Hey, the guy who runs Ralph’s – Ralph I guess – let me ask you something – do you know what a sale is? It is when a specific item is discounted. Or all items are discounted. Or all except a few items are discounted.

A sale is not WHEN YOU PUT AN INFLATED NUMBER ON EVERY PRODUCT, nearly EVERY DAY, and then have what functions as the actual price UNDERNEATH it, pending that I give you my phone number, for reasons that are CONVENIENTLY UNEXPLAINED, because you’ve never called me.

DON’T TEXT ME RALPH.

Oh, these bottles of Jack Daniels are only $9.99? Great deal! Wait, let me bend down and lick the tile for a while I stare at that sticker some more. Just picture millions of people doing this every day and you’ll soon see why we’re too tired to start throwing firecrackers at people who work for Monsanto (Corn Flakes, Isle 3.)
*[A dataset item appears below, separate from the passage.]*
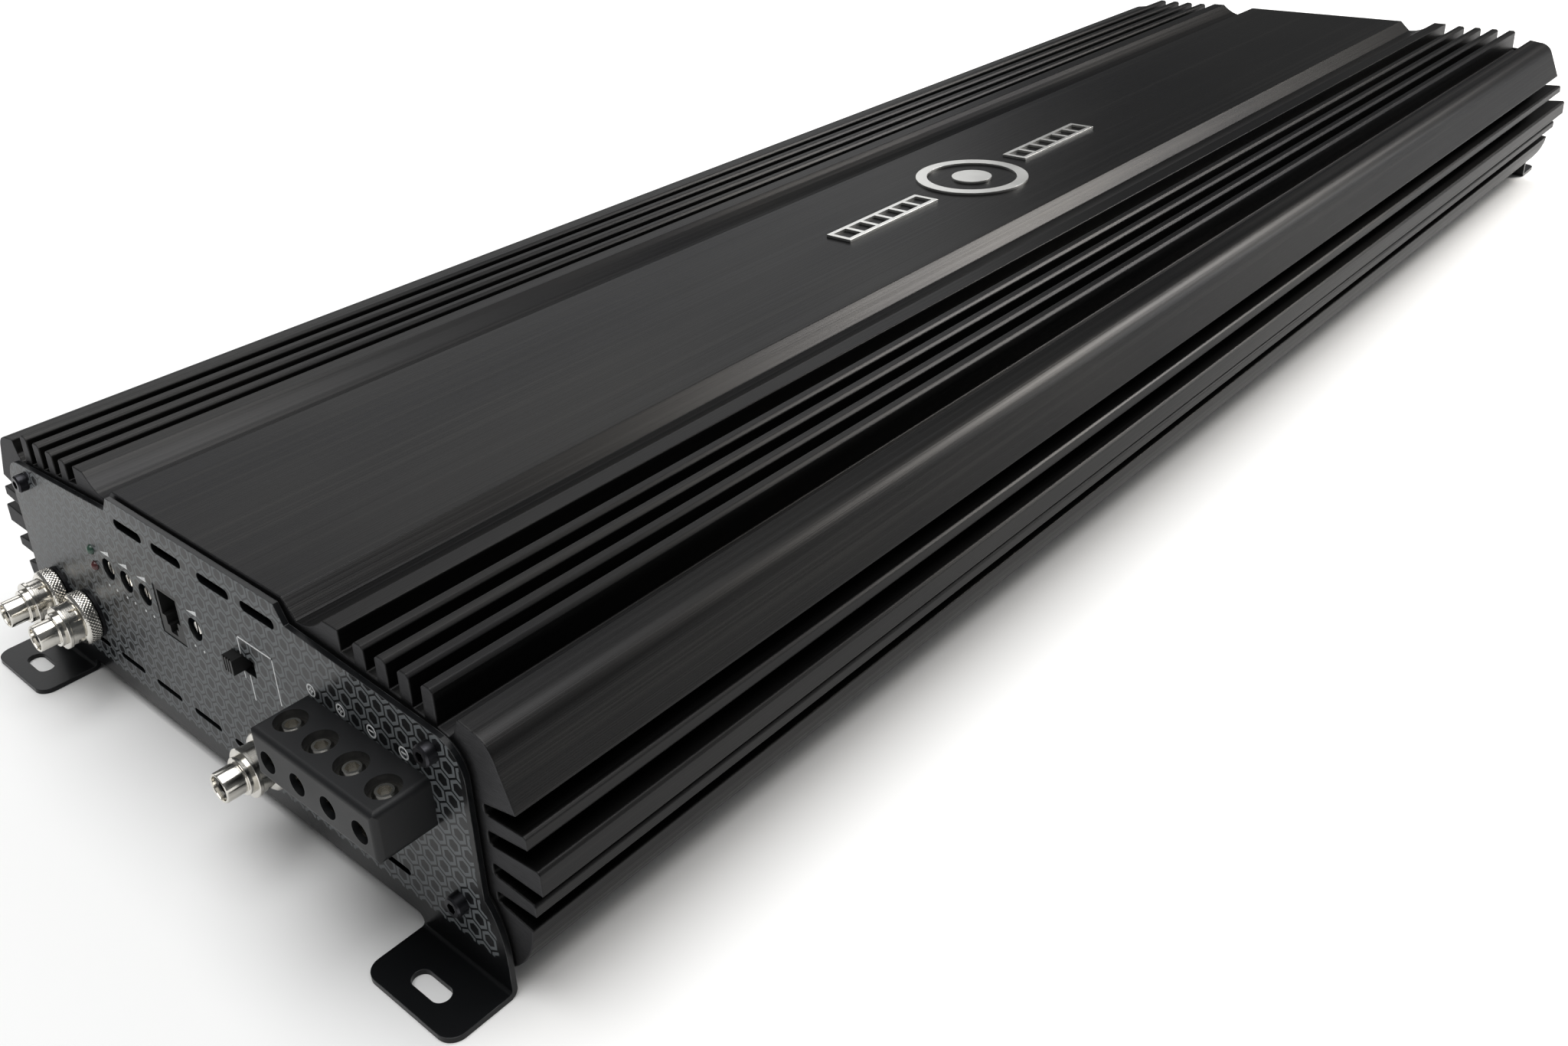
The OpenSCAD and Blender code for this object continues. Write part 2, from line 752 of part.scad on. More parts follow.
module rca_washers() color("#141414")
    at_jacks()
        difference() {
            cylinder(d = rca_ring_d - 0.8, h = rca_washer_t);
            translate([0, 0, -over])
                cylinder(d = rca_thread_d, h = rca_washer_t + 2 * over);
        }

module rca_rings() color(silver)
    at_jacks()
        rotate_extrude()
            polygon([[rca_thread_d / 2, rca_washer_t], [rca_ring_d / 2 - 0.4, rca_washer_t],
                [rca_ring_d / 2, rca_washer_t + 0.4],
                [rca_ring_d / 2, rca_washer_t + rca_ring_t - 0.8],
                [rca_ring_d / 2 - 0.8, rca_washer_t + rca_ring_t],
                [rca_thread_d / 2, rca_washer_t + rca_ring_t]]);

module rca_shells() color(silver) {
    collar = rca_washer_t + rca_ring_t;
    flange = collar + rca_collar_t;
    neck = flange + rca_flange_t;
    barrel = neck + rca_neck_t;
    edge = 0.2;
    at_jacks()
        rotate_extrude()
            polygon([[rca_bore_d / 2, -rca_thread_in], [rca_thread_d / 2, -rca_thread_in],
                [rca_thread_d / 2, collar], [rca_collar_r, collar], [rca_collar_r, flange],
                [rca_flange_r, flange + edge], [rca_flange_r, neck - edge], [rca_collar_r, neck],
                [rca_neck_r, neck], [rca_neck_r, barrel], [rca_barrel_d / 2, barrel],
                [rca_barrel_d / 2, rca_total - 0.5], [rca_barrel_d / 2 - 0.3, rca_total],
                [rca_bore_d / 2 + edge, rca_total], [rca_bore_d / 2, rca_total - 0.3]]);
}

module rca_insulators() color("#1a1a1c")
    at_jacks()
        rotate_extrude()
            polygon([[rca_pin_r, -6], [rca_bore_d / 2, -6], [rca_bore_d / 2, rca_total - 1.2],
                [rca_pin_r, rca_total - 1.2]]);

module rca_contacts() color("#c8a24a")
    at_jacks()
        rotate_extrude()
            polygon([[0, -8], [rca_pin_r, -8], [rca_pin_r, rca_total - 1.6], [1.6, rca_total - 1.6],
                [1.6, rca_total - 11], [0, rca_total - 11]]);

module remote_jack() color("#2a2b2c") {
    front = -plate_face + 0.2;
    lip = 1.2;
    difference() {
        block([jack_x - jack_w / 2, front, jack_z - jack_h / 2],
            [jack_x + jack_w / 2, -board_front, jack_z + jack_h / 2]);
        block([jack_x - 4.9, front - over, jack_z - 1.6], [jack_x + 4.9, -board_front - lip, jack_z + 6.4]);
        block([jack_x - 3, front - over, jack_z - 4.2], [jack_x + 3, -board_front - lip, jack_z - 1.5]);
        block([jack_x - 1.8, front - over, jack_z - 6.4],
            [jack_x + 1.8, -board_front - lip - 3, jack_z - 4.1]);
    }
}

module remote_jack_contacts() color("#c8a24a")
    for (i = [-2.5:1:2.5])
        translate([jack_x + i * 1.27, -board_front - 1.2, jack_z + 6.4])
            rotate([0, 0, 180])
                block([-0.22, -eps, -1.2], [0.22, 7, -0.7]);

module pot_bodies() color("#2c4a6e")
    for (x = pot_x)
        difference() {
            union() {
                block([x - pot_body / 2, -board_front - pot_body_deep, pot_z - pot_body / 2],
                    [x + pot_body / 2, -board_front, pot_z + pot_body / 2]);
                rod_y(x, pot_z, 6.2, -plate_back + 0.6, -board_front - pot_body_deep + eps);
            }
            rod_y(x, pot_z, pot_shaft_d + 2 * run_gap, -plate_back - over, -board_front - 1.5);
        }

module pot_shaft(x) color(silver)
    difference() {
        union() {
            rod_y(x, pot_z, pot_shaft_d, -plate_face + 1.1, -board_front - 2);
            translate([x, -plate_face + 1.1, pot_z])
                rotate([90, 0, 0])
                    cylinder(d1 = pot_shaft_d, d2 = pot_shaft_d - 0.6, h = 0.3);
        }
        block([x - 0.45, -plate_face - over, pot_z - pot_shaft_d],
            [x + 0.45, -plate_face + 1.9, pot_z + pot_shaft_d]);
    }

module slide_switch_body() color("#30302f")
    difference() {
        block([switch_x - 7.5, -plate_back + 0.5, switch_z - 4.4],
            [switch_x + 7.5, -board_front, switch_z + 4.4]);
        block([switch_x - switch_window[0] / 2 + 0.6, -plate_back - over, switch_z - 1.6],
            [switch_x + switch_window[0] / 2 - 0.6, -board_front - 5, switch_z + 1.6]);
    }

// finger piece at the -X end of its window, with grip grooves across its face
module slide_switch_knob() color(black) {
    x0 = switch_x - switch_window[0] / 2 + 0.2;
    front = -plate_face - 3.2;
    difference() {
        union() {
            block([x0, front, switch_z - switch_knob[1] / 2],
                [x0 + switch_knob[0], -plate_back + 0.3, switch_z + switch_knob[1] / 2]);
            block([x0 + 0.9, -plate_back, switch_z - 1.4],
                [x0 + switch_knob[0] - 0.9, -board_front - 6, switch_z + 1.4]);
        }
        for (i = [0:2])
            block([x0 + 0.9 + i * 1.2, front - over, switch_z - switch_knob[1]],
                [x0 + 1.5 + i * 1.2, front + 0.5, switch_z + switch_knob[1]]);
    }
}

module led(z) {
    rod_y(led_x, z, led_d, -plate_face + 0.2, -board_front);
    translate([led_x, -plate_face + 0.2, z])
        intersection() {
            sphere(d = led_d);
            block([-led_d, -led_d, -led_d], [led_d, eps, led_d]);
        }
    rod_y(led_x, z, led_d + 0.8, -plate_back + 0.4, -plate_back + 1.4);
}

module power_led() color("#2f9a55") led(led_z[1]);

module protect_led() color("#a02a2a") led(led_z[0]);

function standoff_spots() = [for (x = standoff_x) for (y = standoff_y) [x, y]];

module main_board() color("#1f5a36")
    difference() {
        block([-pcb_hw, -pcb_len / 2, pcb_z], [pcb_hw, pcb_len / 2, pcb_top]);
        for (p = standoff_spots())
            translate([p[0], p[1], pcb_z - over])
                cylinder(d = 3.4, h = board_t + 2 * over);
    }

module control_board() color("#1f5a36")
    difference() {
        block([ctrl_x[0], -board_front, ctrl_z[0]], [ctrl_x[1], -board_front + board_t, ctrl_z[1]]);
        for (x = [ctrl_x[0] + 3, ctrl_x[1] - 3])
            rod_y(x, ctrl_z[1] - 3, 2.6, -board_front - over, -board_front + board_t + over);
    }

module board_header() color("#17181a") {
    back = -board_front + board_t;
    block([-60, back, pcb_top], [-20, back + 2.5, pcb_top + 2.5]);
    for (i = [0:15])
        translate([-58.7 + i * 2.5, back, pcb_top + 2.5 - eps])
            cube([0.64, 0.64, 22]);
}

module board_standoffs() color("#b8b090")
    for (p = standoff_spots())
        translate([p[0], p[1], cover_z + cover_t])
            difference() {
                cylinder(r = 3.4, h = pcb_z - cover_z - cover_t, $fn = 6);
                translate([0, 0, 1])
                    cylinder(d = 3 + 2 * run_gap, h = pcb_z);
            }

module board_screws() color(silver)
    for (p = standoff_spots())
        translate([p[0], p[1], pcb_top]) {
            difference() {
                cylinder(r1 = 2.9, r2 = 2.3, h = 2);
                translate([0, 0, 1])
                    cylinder(r = 1.1, h = 2, $fn = 6);
            }
            translate([0, 0, -board_t - 5])
                cylinder(d = 3, h = board_t + 5 + eps);
        }

// an electrolytic can with a rolled groove near its base and a soft top edge
module can(r, h) {
    rotate_extrude()
        polygon([[0, 0], [r, 0], [r, 3], [r - 0.7, 3.6], [r, 4.2], [r, h - 0.8], [r - 0.8, h],
            [r - 1.6, h], [r - 1.9, h - 0.4], [0, h - 0.4]]);
}

module supply_capacitors() color("#20324e")
    for (x = [-66, -41, 41, 66])
        for (i = [0:2])
            translate([x, supply_y + i * supply_pitch, pcb_top])
                can(supply_can[0], supply_can[1]);

module rail_capacitors() color("#1e1e22")
    for (x = [-60, -30, 30, 60])
        for (i = [0:3])
            translate([x, rail_y - i * rail_pitch, pcb_top])
                can(rail_can[0], rail_can[1]);

function core_y(i) = 0.04 * chassis_len + core_pitch * (i + 0.5);

module transformer_cores() color("#5a5f52")
    for (s = [-1, 1])
        for (i = [0:2])
            translate([s * core_x, core_y(i), pcb_top + core_lift])
                rotate_extrude()
                    translate([core_in, 0])
                        square(core_size);

module transformer_windings() color("#b5652a") {
    wire = 2.4;
    for (s = [-1, 1])
        for (i = [0:2])
            for (a = [20, 200])
                translate([s * core_x, core_y(i), pcb_top + core_lift])
                    rotate([0, 0, a])
                        rotate_extrude(angle = 140)
                            difference() {
                                translate([core_in - wire, -wire])
                                    square([core_size[0] + 2 * wire, core_size[1] + 2 * wire]);
                                translate([core_in, 0])
                                    square(core_size);
                            }
}

module filter_coils() color("#b5652a")
    for (s = [-1, 1])
        for (i = [0:1])
            translate([s * coil_x, coil_y - i * coil_pitch, pcb_top]) {
                rotate_extrude()
                    translate([8, 0])
                        square([13, 24]);
                cylinder(r = 5, h = 26);
            }

function device_y(k, i) = k * (0.03 * chassis_len + 14 + i * device_pitch);
function row_low(k) = min(device_y(k, 0), device_y(k, device_n - 1));
function row_high(k) = max(device_y(k, 0), device_y(k, device_n - 1));

// one row of power transistors against each side wall: k = 1 towards +Y, k = -1 towards -Y
module transistor_rows(k) {
    x = cavity_hw - pad_t;
    for (s = [0, 1])
        mirror([s, 0, 0])
            for (i = [0:device_n - 1])
                translate([0, device_y(k, i), 0]) {
                    block([x - device_t, -device_w / 2, device_z], [x, device_w / 2, device_z + device_h]);
                    for (j = [-1:1])
                        device_leg(x - 2.2, j * 5.4);
                }
}

// a leg bent in over the screw channel and down to the board
module device_leg(x, y) {
    w = 1.2;
    foot = pcb_hw - 3;
    translate([0, y + w / 2, 0])
        rotate([90, 0, 0])
            linear_extrude(w)
                polygon([[x, device_z + eps], [x - 0.6, device_z + eps], [x - 0.6, device_z - 1.6],
                    [foot, device_z - 2.4], [foot, pcb_top], [foot + 0.6, pcb_top],
                    [foot + 0.6, device_z - 3], [x, device_z - 2.2]]);
}

module supply_transistors() color("#191a1c") transistor_rows(1);

module output_transistors() color("#191a1c") transistor_rows(-1);

module thermal_pads() color("#8fa9b8")
    for (s = [0, 1])
        mirror([s, 0, 0])
            for (k = [-1, 1])
                difference() {
                    block([cavity_hw - pad_t, row_low(k) - 10, device_z - 1],
                        [cavity_hw, row_high(k) + 10, device_z + device_h + 1]);
                    clamp_holes(k, cavity_hw - pad_t - over);
                }

function clamp_spots() = [for (s = [-1, 1]) for (k = [-1, 1]) for (i = clamp_after)
    [s * cavity_hw, device_y(k, i) + k * device_pitch / 2]];

// clearance holes for one row's clamp screws, from x0 outwards through the +X wall's pieces
module clamp_holes(k, x0) {
    for (i = clamp_after)
        translate([x0, device_y(k, i) + k * device_pitch / 2, clamp_z])
            rotate([0, 90, 0])
                cylinder(d = clamp_screw_d + hole_gap, h = bar_t + 2 * over);
}

module clamp_bars() color("#8c8f92") {
    x = cavity_hw - pad_t - device_t;
    for (s = [0, 1])
        mirror([s, 0, 0])
            for (k = [-1, 1])
                difference() {
                    block([x - bar_t, row_low(k) - 8, bar_z[0]], [x, row_high(k) + 8, bar_z[1]]);
                    clamp_holes(k, x - bar_t - over);
                }
}

module clamp_screws() color(silver) {
    x = cavity_hw - pad_t - device_t - bar_t;
    for (p = clamp_spots())
        mirror([p[0] > 0 ? 0 : 1, 0, 0])
            translate([x, p[1], clamp_z])
                rotate([0, 90, 0]) {
                    translate([0, 0, -2.2])
                        cylinder(r1 = 2.4, r2 = 2.9, h = 2.2);
                    translate([0, 0, -eps])
                        cylinder(d = clamp_screw_d, h = cavity_hw - x + clamp_screw_deep - 1);
                }
}

// two copper bars on the board, from the power terminals' tails to the transformers
module bus_bars() color("#b8743c") {
    tail = plate_face - pwr_neck - tail_out;
    for (s = [0, 1])
        mirror([s, 0, 0]) {
            block([bus_x[0], supply_y - 12, pcb_top], [bus_x[1], tail, pcb_top + 2]);
            block([bus_x[0] + 4, tail - 3, pcb_top + 2 - eps], [bus_x[1] - 3, tail, pcb_top + 10]);
        }
}

heatsink();
badge();
bottom_cover();
bottom_cover_screws();
input_end_plate();
input_end_gasket();
input_end_screws();
power_end_plate();
power_end_gasket();
power_end_screws();
speaker_block();
speaker_barrels();
speaker_screw(0);  // speaker_screw_1
speaker_screw(1);  // speaker_screw_2
speaker_screw(2);  // speaker_screw_3
speaker_screw(3);  // speaker_screw_4
power_block();
power_barrels();
power_screw(0);  // power_screw_1
power_screw(1);  // power_screw_2
power_screw(2);  // power_screw_3
power_screw(3);  // power_screw_4
turn_on_block();
turn_on_barrel();
turn_on_screw();
rca_bodies();
rca_washers();
rca_rings();
rca_shells();
rca_insulators();
rca_contacts();
remote_jack();
remote_jack_contacts();
pot_bodies();
pot_shaft(pot_x[0]);  // gain_shaft
pot_shaft(pot_x[1]);  // subsonic_shaft
pot_shaft(pot_x[2]);  // bass_boost_shaft
pot_shaft(pot_x[3]);  // lowpass_shaft
slide_switch_body();
slide_switch_knob();
power_led();
protect_led();
main_board();
control_board();
board_header();
board_standoffs();
board_screws();
supply_capacitors();
rail_capacitors();
transformer_cores();
transformer_windings();
filter_coils();
supply_transistors();
output_transistors();
thermal_pads();
clamp_bars();
clamp_screws();
bus_bars();
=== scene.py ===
"""Looks of a long finned car amplifier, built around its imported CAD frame.

Metres. X runs across, Y along the heatsink, Z up; the signal end faces -Y and Z = 0 is the mounting plane.
"""

import json
import math

import bmesh
import bpy
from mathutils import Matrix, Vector


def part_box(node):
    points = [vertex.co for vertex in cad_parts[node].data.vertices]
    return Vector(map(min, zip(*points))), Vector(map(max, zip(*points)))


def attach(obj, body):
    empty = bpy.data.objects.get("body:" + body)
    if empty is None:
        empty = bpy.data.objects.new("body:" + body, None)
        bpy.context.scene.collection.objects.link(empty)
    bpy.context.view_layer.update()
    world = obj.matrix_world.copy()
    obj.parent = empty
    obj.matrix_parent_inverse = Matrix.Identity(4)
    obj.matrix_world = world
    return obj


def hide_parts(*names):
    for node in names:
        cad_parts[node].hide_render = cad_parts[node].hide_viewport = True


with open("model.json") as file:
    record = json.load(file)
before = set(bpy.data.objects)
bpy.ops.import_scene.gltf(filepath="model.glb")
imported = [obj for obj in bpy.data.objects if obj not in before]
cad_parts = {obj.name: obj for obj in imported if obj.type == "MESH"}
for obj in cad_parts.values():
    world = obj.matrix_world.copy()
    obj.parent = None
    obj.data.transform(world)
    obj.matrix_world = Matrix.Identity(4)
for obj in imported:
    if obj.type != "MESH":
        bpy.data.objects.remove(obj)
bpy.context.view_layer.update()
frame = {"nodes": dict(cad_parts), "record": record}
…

Wait, they are only $9.99 if you buy six of them! Yeah, because that’s what I want. Six bottles of Jack Daniel’s, so I can crack one open on my lunch break.

If you’re going to be pissed at Chick Filet for promoting homophobia, maybe you should write a letter to Ralph about promoting alcoholism.

As I’m staring some more at this sticker I realize Jack Daniel’s is made of corn.

An open letter:

Ralph, I am a customer of yours. I am here to give you my money. Why do you have to fuck with me Ralph? You won. Can you not try and trick me, just while I’m here? I know nobody is going to regulate you, but just because you CAN do something doesn’t mean you SHOULD. 

But how could I expect any class from a guy named Ralph anyway?